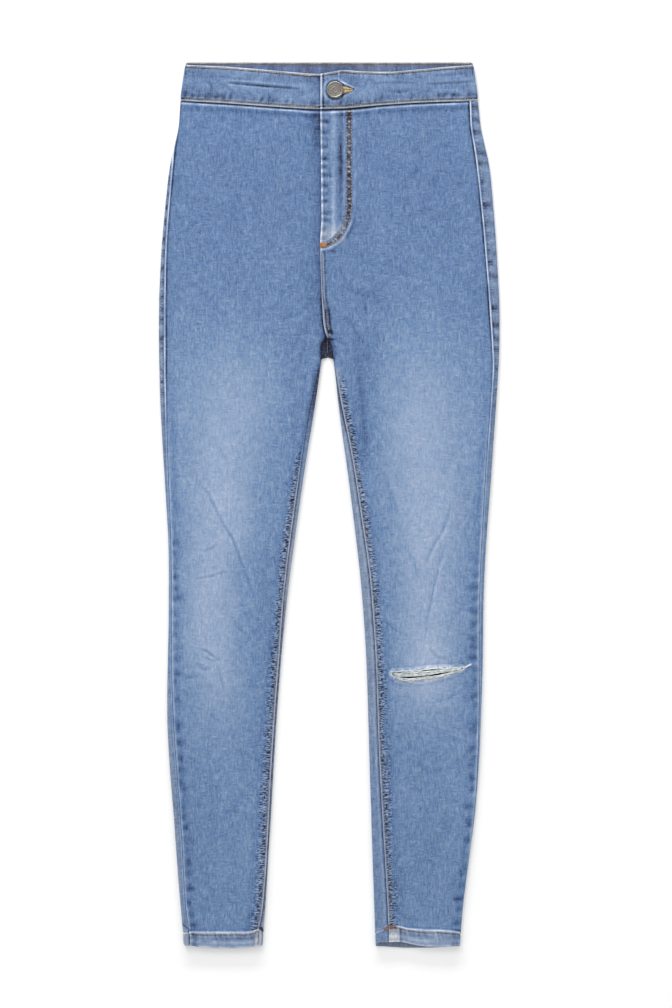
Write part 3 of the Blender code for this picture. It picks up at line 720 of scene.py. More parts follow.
def front_waist(p):
    """The band's edge shades the cloth, which ropes a little below it."""
    x, seed = p.x, p.seed
    below = WAIST_SEAM_UP - p.up
    puckers = rungs(x + SHIFT, below, 15, 26, seed + 13, 0.4, 0.2) * smooth_step(below, 2, 7)
    by_fly = smooth_step(np.abs(x - 8), 52, 30)
    wear_and_shade = 0.42 * bell(below, 2.6 + by_fly, 1.05) * broken(x, 12, seed + 12, 0.45) - 0.09 * puckers
    # painted shadow of the band's edge, right under the seam
    wear_and_shade -= 0.46 * bell(below, 0.5, 0.95) * broken(x, 25, seed + 21, 0.6)
    wear_and_shade -= 0.13 * bell(below, 7.5, 2.8) * broken(x, 18, seed + 32, 0.5)
    # more painted shadow under the band near the fly
    wear_and_shade -= 0.3 * by_fly * bell(below, 0.9, 1.2)
    if p.side == "left":
        wear_and_shade += 0.22 * bell(below, 4.8, 1.5) * smooth_step(x, 8, 0)
    return -0.3 * bell(below, 1.0, 1.6) - 0.2 * puckers, wear_and_shade, 0.15 * bell(below, 0, 2.0)


def front_hem(p):
    """A pale line under the stitching and roping below it, with painted shade in the stitched groove, above
    the hem and at its corners and seams.
    """
    x, up, seed = p.x, p.up, p.seed
    stitched = up - HEM_UP + 1.2
    turned = smooth_step(up, HEM_UP + 0.5, HEM_UP - 2.5)
    ropes = rungs(x + SHIFT, HEM_UP - up, 6.5, 16, seed + 15, 0.3, 0.2) * turned
    lights = rungs(x + SHIFT + 3.2, HEM_UP - up, 6.5, 16, seed + 15, 0.3, 0.2) * turned
    corner = bell(p.from_out, 0, 6) + bell(p.from_in, 0, 6)
    # a pale line, and painted shade in the stitched groove below it
    wear_and_shade = 0.44 * bell(stitched, 1.3, 1.35) * broken(x, 9, seed + 14, 0.75) - 0.28 * bell(stitched, -1.2, 0.8)
    # painted shade above the hem, deepest beside both seams
    wear_and_shade -= 0.16 * bell(stitched, 4.2, 1.4) + 0.34 * bell(stitched, 4.4, 1.7) * corner
    wear_and_shade += 0.06 * turned + 0.12 * lights - 0.16 * ropes + 0.3 * bell(up, 0.6, 1.5)
    levels = 0.16 * bell(up, 5.4, 1.6) - 0.16 * bell(up, 9.2, 1.8) - 0.1 * bell(up, 2.4, 1.0)
    wear_and_shade += turned * (levels * broken(x, 11, seed + 22, 0.1) + 0.07 * drift(x, up, 5, 5, seed + 23))
    end = PATCH_END[p.side]
    patch = turned * smooth_step(p.from_in, end, end - 2)
    wedge = turned * bell(p.from_in, end + 0.6, 1.1) * (1.0 if p.side == "left" else 0.4)
    wear_and_shade += patch * (0.14 + 0.1 * drift(x, up, 2.0, 16, seed + 33)) - 0.4 * wedge
    if p.side == "left":
        # painted shade round the crossing stitches
        wear_and_shade -= 0.3 * bell(x, 71, 8) * bell(stitched, 1.6, 3.2)
    else:
        # painted shade in the outseam's groove within the hem
        wear_and_shade -= 0.3 * turned * bell(p.from_out, 0.5, 1.2)
    height = 0.3 * lights - 0.5 * bell(stitched, -0.6, 1.1) - 0.3 * ropes
    return height, wear_and_shade, 0.5 * bell(stitched, 0, 2.5) + 0.6 * patch + 0.5 * wedge + 0.22 * turned


print("hems turned up by", HEM_UP, "mm")

# %% [markdown]
# ## The fly's stitching and the crotch seam
# Two rows of stitching run down beside the fly and curve in to the bartack. The thread has shrunk, so
# they lie in a channel, painted dark as shade and dotted where the cloth bulges between the stitches.
# Below it the crotch seam is felled: two lines with a flat strip between them. Distances to a drawn line
# place all of it.

# %% Lines of the fly
J_INNER, J_OUTER = 20.6, 25.8  # the two rows of stitching round the fly, across from the middle
J_GAP = (J_OUTER - J_INNER) / 2
J_TOP_UP, J_TURN_UP = 979.0, 866.0  # where the rows begin, and where they start to curve in
FLY_END = (-8.0, 822.5)  # where they end, at the bartack


def j_row(across):
    """One row of the fly's stitching, from the waist down and round to the bartack, as (across, up)."""
    down = [(across, up) for up in np.linspace(J_TOP_UP, J_TURN_UP, 30)]
    width, height = across - FLY_END[0], J_TURN_UP - (FLY_END[1] - (across - J_INNER) * 0.75)
    turn = np.linspace(0, math.pi / 2, 24)[1:]
    round_in = [(across - width * (1 - math.cos(a) ** 1.15), J_TURN_UP - height * math.sin(a)) for a in turn]
    return np.array(down + round_in)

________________

### Requirements
Each line of the material should be echoed exactly.

### Complete response
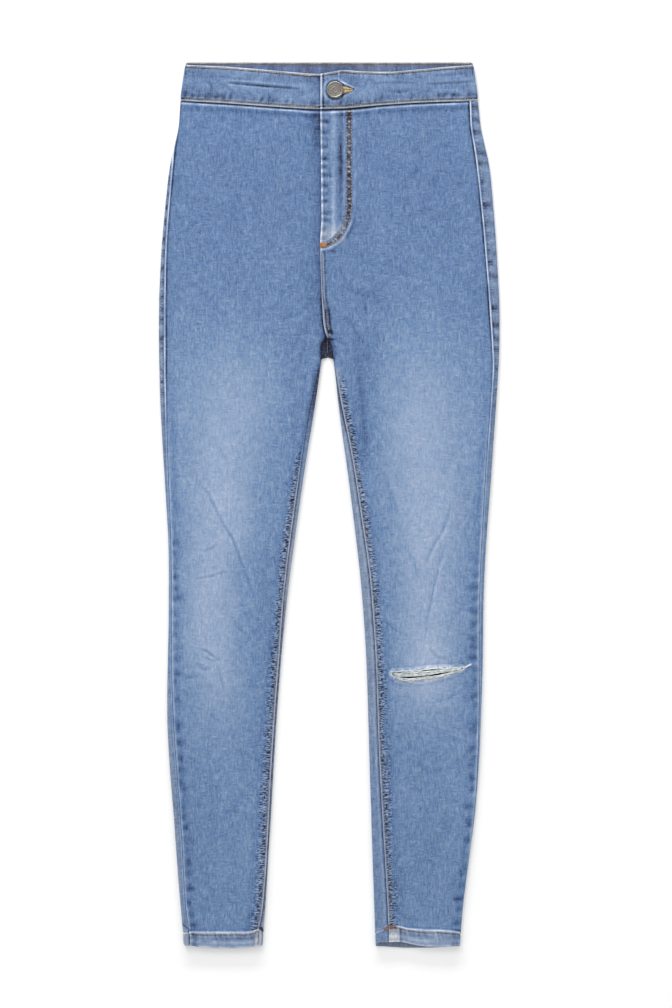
Write part 3 of the Blender code for this picture. It picks up at line 720 of scene.py. More parts follow.
def front_waist(p):
    """The band's edge shades the cloth, which ropes a little below it."""
    x, seed = p.x, p.seed
    below = WAIST_SEAM_UP - p.up
    puckers = rungs(x + SHIFT, below, 15, 26, seed + 13, 0.4, 0.2) * smooth_step(below, 2, 7)
    by_fly = smooth_step(np.abs(x - 8), 52, 30)
    wear_and_shade = 0.42 * bell(below, 2.6 + by_fly, 1.05) * broken(x, 12, seed + 12, 0.45) - 0.09 * puckers
    # painted shadow of the band's edge, right under the seam
    wear_and_shade -= 0.46 * bell(below, 0.5, 0.95) * broken(x, 25, seed + 21, 0.6)
    wear_and_shade -= 0.13 * bell(below, 7.5, 2.8) * broken(x, 18, seed + 32, 0.5)
    # more painted shadow under the band near the fly
    wear_and_shade -= 0.3 * by_fly * bell(below, 0.9, 1.2)
    if p.side == "left":
        wear_and_shade += 0.22 * bell(below, 4.8, 1.5) * smooth_step(x, 8, 0)
    return -0.3 * bell(below, 1.0, 1.6) - 0.2 * puckers, wear_and_shade, 0.15 * bell(below, 0, 2.0)


def front_hem(p):
    """A pale line under the stitching and roping below it, with painted shade in the stitched groove, above
    the hem and at its corners and seams.
    """
    x, up, seed = p.x, p.up, p.seed
    stitched = up - HEM_UP + 1.2
    turned = smooth_step(up, HEM_UP + 0.5, HEM_UP - 2.5)
    ropes = rungs(x + SHIFT, HEM_UP - up, 6.5, 16, seed + 15, 0.3, 0.2) * turned
    lights = rungs(x + SHIFT + 3.2, HEM_UP - up, 6.5, 16, seed + 15, 0.3, 0.2) * turned
    corner = bell(p.from_out, 0, 6) + bell(p.from_in, 0, 6)
    # a pale line, and painted shade in the stitched groove below it
    wear_and_shade = 0.44 * bell(stitched, 1.3, 1.35) * broken(x, 9, seed + 14, 0.75) - 0.28 * bell(stitched, -1.2, 0.8)
    # painted shade above the hem, deepest beside both seams
    wear_and_shade -= 0.16 * bell(stitched, 4.2, 1.4) + 0.34 * bell(stitched, 4.4, 1.7) * corner
    wear_and_shade += 0.06 * turned + 0.12 * lights - 0.16 * ropes + 0.3 * bell(up, 0.6, 1.5)
    levels = 0.16 * bell(up, 5.4, 1.6) - 0.16 * bell(up, 9.2, 1.8) - 0.1 * bell(up, 2.4, 1.0)
    wear_and_shade += turned * (levels * broken(x, 11, seed + 22, 0.1) + 0.07 * drift(x, up, 5, 5, seed + 23))
    end = PATCH_END[p.side]
    patch = turned * smooth_step(p.from_in, end, end - 2)
    wedge = turned * bell(p.from_in, end + 0.6, 1.1) * (1.0 if p.side == "left" else 0.4)
    wear_and_shade += patch * (0.14 + 0.1 * drift(x, up, 2.0, 16, seed + 33)) - 0.4 * wedge
    if p.side == "left":
        # painted shade round the crossing stitches
        wear_and_shade -= 0.3 * bell(x, 71, 8) * bell(stitched, 1.6, 3.2)
    else:
        # painted shade in the outseam's groove within the hem
        wear_and_shade -= 0.3 * turned * bell(p.from_out, 0.5, 1.2)
    height = 0.3 * lights - 0.5 * bell(stitched, -0.6, 1.1) - 0.3 * ropes
    return height, wear_and_shade, 0.5 * bell(stitched, 0, 2.5) + 0.6 * patch + 0.5 * wedge + 0.22 * turned


print("hems turned up by", HEM_UP, "mm")

# %% [markdown]
# ## The fly's stitching and the crotch seam
# Two rows of stitching run down beside the fly and curve in to the bartack. The thread has shrunk, so
# they lie in a channel, painted dark as shade and dotted where the cloth bulges between the stitches.
# Below it the crotch seam is felled: two lines with a flat strip between them. Distances to a drawn line
# place all of it.

# %% Lines of the fly
J_INNER, J_OUTER = 20.6, 25.8  # the two rows of stitching round the fly, across from the middle
J_GAP = (J_OUTER - J_INNER) / 2
J_TOP_UP, J_TURN_UP = 979.0, 866.0  # where the rows begin, and where they start to curve in
FLY_END = (-8.0, 822.5)  # where they end, at the bartack


def j_row(across):
    """One row of the fly's stitching, from the waist down and round to the bartack, as (across, up)."""
    down = [(across, up) for up in np.linspace(J_TOP_UP, J_TURN_UP, 30)]
    width, height = across - FLY_END[0], J_TURN_UP - (FLY_END[1] - (across - J_INNER) * 0.75)
    turn = np.linspace(0, math.pi / 2, 24)[1:]
    round_in = [(across - width * (1 - math.cos(a) ** 1.15), J_TURN_UP - height * math.sin(a)) for a in turn]
    return np.array(down + round_in)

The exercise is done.